The Clearwater Township tower next to Hanlin’s home would be a valuable addition for the company; it would have space for Tillman to host six antennas from six cell phone companies.
That’s why Hanlin and his neighbors were joined in their battle against the tower by Daniel Dalton, a Detroit land use attorney who represents American Tower.
He filed a 14-page brief with Clearwater Township arguing against granting a zoning variance to the Tillman tower. The brief goes point by point through the standards for granting a variance and argues that Tillman failed to meet them. Moreover, the tower would harm property values and is out of character for a recreational district.
Dalton wrote of Tillman’s variance request: “This application is simply an afterthought — a request for forgiveness after illegally building a tower.”
Hanlin said what’s happened in Clearwater Township perfectly fits Tillman’s modus operandi — to lease cheap land as close as possible to existing cell phone towers so that the company can lure AT&T and Verizon away from those other towers by offering them cheaper rates to co-locate.
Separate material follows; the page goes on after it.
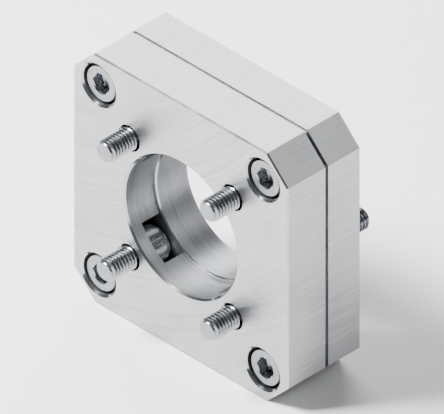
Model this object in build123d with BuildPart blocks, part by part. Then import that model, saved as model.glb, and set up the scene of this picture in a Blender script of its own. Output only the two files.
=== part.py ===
from build123d import *

import os
from math import sqrt

# Motor mounting flange: a motor side plate and a drive side plate, screwed together at their corners.
# Sizes are in millimetres. X runs across the plates, Y runs from the motor side to the drive side, Z is up.
# The origin is the point where the axis of the bore meets the face that the motor is fastened to.

# Plates
front_thickness = 13.0
rear_thickness = 11.5
corner_cut = 7.0
edge_break = 0.4
seam_width = 0.6
seam_depth = 1.0

# Bore for the motor's pilot, and the shoulder that the drive side plate leaves behind it
motor_bore_d = 37.5
shoulder = 1.0
bore_chamfer = 0.5
shoulder_chamfer = 0.3

# Spigot of the drive side plate in the recess of the motor side plate
recess_depth = 3.5
spigot_end_gap = 0.1
spigot_gap = 0.05

# Round register at the back, which centres the flange on the drive
register_depth = 4.3
register_chamfer = 0.5

# Socket head cap screws, size M6
thread_d = 6.0
head_d = 10.0
head_height = 5.8
socket_flats = 5.0
socket_depth = 3.0

# Holes for the screws
hole_clearance = 0.6
head_clearance = 1.0
thread_gap = 0.05
hole_chamfer = 0.3
counterbore_chamfer = 0.5
tapped_chamfer = 0.5

# Corner screws, which hold the plates together
corner_head_recess = 0.8
corner_screw_length = 16.0

# Neck under the head of a motor or drive screw, down to where its full thread starts
neck_d = 5.35
neck_length = 3.55

# Motor screws, whose heads lie in pockets behind a thin web round the bore
pocket_end_gap = 0.1
motor_screw_length = 12.0

# Drive screws, whose heads are sunk in the spigot
drive_head_recess = 2.4
drive_screw_length = 16.0

# Metal left between neighbouring holes and edges
motor_screw_wall = 2.35
pocket_wall = 4.1
corner_wall = 1.6
corner_rim = 0.66
spigot_rim = 1.1
register_rim = 0.9

# Radii of the holes
motor_bore_r = motor_bore_d / 2
coupling_bore_r = motor_bore_r - shoulder
clearance_r = (thread_d + hole_clearance) / 2
head_hole_r = (head_d + head_clearance) / 2
tapped_r = thread_d / 2 + thread_gap

# Places across the plates, worked out from the bore outwards
motor_circle_r = motor_bore_r + motor_screw_wall + clearance_r
motor_place = motor_circle_r / sqrt(2)
recess_r = motor_circle_r + head_hole_r + pocket_wall
spigot_r = recess_r - spigot_gap
drive_place = spigot_r - spigot_rim - head_hole_r
register_r = drive_place + clearance_r + register_rim
corner_circle_r = recess_r + corner_wall + clearance_r
corner_place = corner_circle_r / sqrt(2)

# Side of the square, to a tenth of a millimetre. Its cut corners clear the counterbores.
cut_line = corner_circle_r + head_hole_r + counterbore_chamfer + corner_rim + edge_break
plate_side = round(sqrt(2) * cut_line + corner_cut, 1)

# Depths behind the motor face
recess_floor = front_thickness - recess_depth
spigot_face = recess_floor + spigot_end_gap
spigot_height = front_thickness - spigot_face
back_face = front_thickness + rear_thickness
register_floor = back_face - register_depth
corner_seat = corner_head_recess + head_height
motor_seat = recess_floor - pocket_end_gap - head_height
drive_seat = spigot_face + drive_head_recess + head_height


def upright(depth):
    """Plane across the bore at a depth behind the motor face. It looks at the motor, with Z up."""
    return Plane.XZ.offset(-depth)


def square_outline():
    """Square of the plates, with its corners cut off at 45 degrees."""
    square = Rectangle(plate_side, plate_side)
    chamfer(square.vertices(), corner_cut)


def rims(plate, depth, radius):
    """Round edges of a plate that lie at a depth and have a radius."""
    near = 0.001
    circles = plate.edges().filter_by(GeomType.CIRCLE)
    level = circles.filter_by_position(Axis.Y, depth - near, depth + near)
    return level.filter_by(lambda edge: abs(edge.radius - radius) < near)


def cap_screw(seat, length, neck=0):
    """Socket head cap screw. Its head stands on the seat plane and its shank runs down from there."""
    thread_r = thread_d / 2
    neck_r = neck_d / 2
    head_r = head_d / 2
    run_out = thread_r - neck_r
    shank = [(thread_r, 0)]
    if neck > 0:
        shank = [(thread_r, -neck), (neck_r, run_out - neck), (neck_r, 0)]
    half_section = Plane(seat.origin, x_dir=seat.x_dir, z_dir=-seat.y_dir)
    with BuildPart() as screw:
        with BuildSketch(half_section):
            with BuildLine():
                Polyline(
                    (0, -length),
                    (thread_r, -length),
                    *shank,
                    (head_r, 0),
                    (head_r, head_height),
                    (0, head_height),
                    close=True,
                )
            make_face()
        revolve(axis=Axis(seat.origin, seat.z_dir))
        with BuildSketch(seat.offset(head_height)):
            RegularPolygon(socket_flats / 2, 6, major_radius=False)
        extrude(amount=-socket_depth, mode=Mode.SUBTRACT)
    return screw


os.makedirs("parts", exist_ok=True)

# Motor side plate
with BuildPart(upright(0)) as front_plate:
    with BuildSketch(upright(0)):
        square_outline()
    extrude(amount=-front_thickness)
    flat_faces = front_plate.faces().sort_by(Axis.Y)
    chamfer(flat_faces[0].edges() + flat_faces[-1].edges(), edge_break)
    Hole(motor_bore_r)
    with BuildSketch(upright(recess_floor)):
        Circle(recess_r)
    extrude(amount=-recess_depth, mode=Mode.SUBTRACT)
    # Pockets for the heads of the motor screws, each open to the bore and to the recess
    with BuildSketch(upright(motor_seat)):
        with PolarLocations(motor_circle_r, 4, start_angle=45):
            Circle(head_hole_r)
        with PolarLocations(motor_circle_r / 2, 4, start_angle=45):
            Rectangle(motor_circle_r, 2 * head_hole_r)
    extrude(amount=motor_seat - recess_floor, mode=Mode.SUBTRACT)
    with GridLocations(2 * motor_place, 2 * motor_place, 2, 2):
        Hole(clearance_r)
    with GridLocations(2 * corner_place, 2 * corner_place, 2, 2):
        CounterBoreHole(clearance_r, head_hole_r, corner_seat)
    chamfer(rims(front_plate, 0, motor_bore_r), bore_chamfer)
    chamfer(rims(front_plate, 0, head_hole_r), counterbore_chamfer)
    chamfer(rims(front_plate, 0, clearance_r), hole_chamfer)
front_plate.part.label = "front_plate"
export_step(front_plate.part, "parts/front_plate.step")

# Drive side plate
with BuildPart(upright(front_thickness)) as rear_plate:
    with BuildSketch(upright(front_thickness)):
        square_outline()
    extrude(amount=-rear_thickness)
    chamfer(rear_plate.faces().sort_by(Axis.Y)[-1].edges(), edge_break)
    # Narrow seam round the joint, which keeps the rims of the two plates apart
    with BuildSketch(upright(front_thickness)):
        square_outline()
        offset(amount=-seam_depth, mode=Mode.SUBTRACT)
    extrude(amount=-seam_width, mode=Mode.SUBTRACT)
    with BuildSketch(upright(front_thickness)):
        Circle(spigot_r)
    extrude(amount=spigot_height)
    with BuildSketch(upright(register_floor)):
        Circle(register_r)
    extrude(amount=-register_depth, mode=Mode.SUBTRACT)
    Hole(coupling_bore_r)
    with Locations((-drive_place, 0, spigot_height), (drive_place, 0, spigot_height)):
        CounterBoreHole(clearance_r, head_hole_r, drive_seat - spigot_face)
    with GridLocations(2 * corner_place, 2 * corner_place, 2, 2):
        Hole(tapped_r)
    chamfer(rims(rear_plate, spigot_face, coupling_bore_r), shoulder_chamfer)
    chamfer(rims(rear_plate, register_floor, coupling_bore_r), shoulder_chamfer)
    chamfer(rims(rear_plate, back_face, register_r), register_chamfer)
    chamfer(rims(rear_plate, back_face, tapped_r), tapped_chamfer)
rear_plate.part.label = "rear_plate"
export_step(rear_plate.part, "parts/rear_plate.step")

# Corner screws: heads sunk in the motor side plate, threads in the drive side plate
corners = [(x, z) for x in (-corner_place, corner_place) for z in (corner_place, -corner_place)]
for number, (x, z) in enumerate(corners, start=1):
    seat = Plane((x, corner_seat, z), x_dir=(1, 0, 0), z_dir=(0, -1, 0))
    corner_screw = cap_screw(seat, corner_screw_length)
    corner_screw.part.label = f"corner_screw_{number}"
    export_step(corner_screw.part, f"parts/corner_screw_{number}.step")

# Motor screws: heads in the pockets round the bore, threads standing out of the motor face
diagonals = [(x, z) for x in (-motor_place, motor_place) for z in (motor_place, -motor_place)]
for number, (x, z) in enumerate(diagonals, start=1):
    seat = Plane((x, motor_seat, z), x_dir=(1, 0, 0), z_dir=(0, 1, 0))
    motor_screw = cap_screw(seat, motor_screw_length, neck_length)
    motor_screw.part.label = f"motor_screw_{number}"
    export_step(motor_screw.part, f"parts/motor_screw_{number}.step")

# Drive screws: heads sunk in the spigot, threads standing out through the register
for number, x in enumerate((-drive_place, drive_place), start=1):
    seat = Plane((x, drive_seat, 0), x_dir=(1, 0, 0), z_dir=(0, -1, 0))
    drive_screw = cap_screw(seat, drive_screw_length, neck_length)
    drive_screw.part.label = f"drive_screw_{number}"
    export_step(drive_screw.part, f"parts/drive_screw_{number}.step")
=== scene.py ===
from math import cos, pi, radians, sin, tan

import bmesh
import bpy
from mathutils import Matrix, Vector


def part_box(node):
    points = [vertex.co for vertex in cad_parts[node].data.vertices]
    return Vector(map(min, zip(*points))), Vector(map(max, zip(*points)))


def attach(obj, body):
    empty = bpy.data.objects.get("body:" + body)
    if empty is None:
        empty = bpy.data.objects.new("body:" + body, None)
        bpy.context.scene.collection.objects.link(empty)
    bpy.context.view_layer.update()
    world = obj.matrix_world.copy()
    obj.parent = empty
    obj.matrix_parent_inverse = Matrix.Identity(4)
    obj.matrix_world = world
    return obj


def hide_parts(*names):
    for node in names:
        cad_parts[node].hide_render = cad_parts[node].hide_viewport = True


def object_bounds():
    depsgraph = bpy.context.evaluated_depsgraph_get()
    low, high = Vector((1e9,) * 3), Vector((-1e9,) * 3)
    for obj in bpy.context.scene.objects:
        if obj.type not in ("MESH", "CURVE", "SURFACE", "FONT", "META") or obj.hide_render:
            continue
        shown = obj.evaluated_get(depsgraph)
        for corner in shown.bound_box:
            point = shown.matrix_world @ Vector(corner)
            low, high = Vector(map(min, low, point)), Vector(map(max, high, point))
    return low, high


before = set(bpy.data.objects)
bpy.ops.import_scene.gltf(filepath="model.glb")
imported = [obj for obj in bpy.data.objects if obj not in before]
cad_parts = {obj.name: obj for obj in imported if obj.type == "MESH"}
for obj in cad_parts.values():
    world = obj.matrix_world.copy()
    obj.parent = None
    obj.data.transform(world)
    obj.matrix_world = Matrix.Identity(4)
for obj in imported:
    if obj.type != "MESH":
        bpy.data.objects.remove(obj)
cad_low, cad_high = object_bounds()

MM = 0.001

# Faces of the plates along the bore's axis, and half the side of the square
motor_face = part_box("front_plate")[0].y
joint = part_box("front_plate")[1].y
back_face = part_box("rear_plate")[1].y
half_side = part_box("front_plate")[1].x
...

“They’re canvassing the United States, they are looking for the rural areas, and they are going to where their competitors towers are at,” Hanlin said. “We now are ultimately in the crosshairs of a multi-billion-dollar play here.”
The stakes are high for Hanlin and his neighbors. He said that if the tower is allowed to stand, it could reduce neighboring property values by 30 percent.
Hanlin knows that if Bieniek and Tillman had applied for a special land-use permit and a variance before they started construction, there is a good chance they would have been granted permission to build a tower anyway.
But in that case, he said, maybe there would have been some compromises; maybe they would have agreed to build a somewhat shorter tower further back into the property.
“A hundred and seventy feet isn’t going to work, and I’m not going to be flexible on that,” Hanlin said. “But a hundred feet? Maybe.”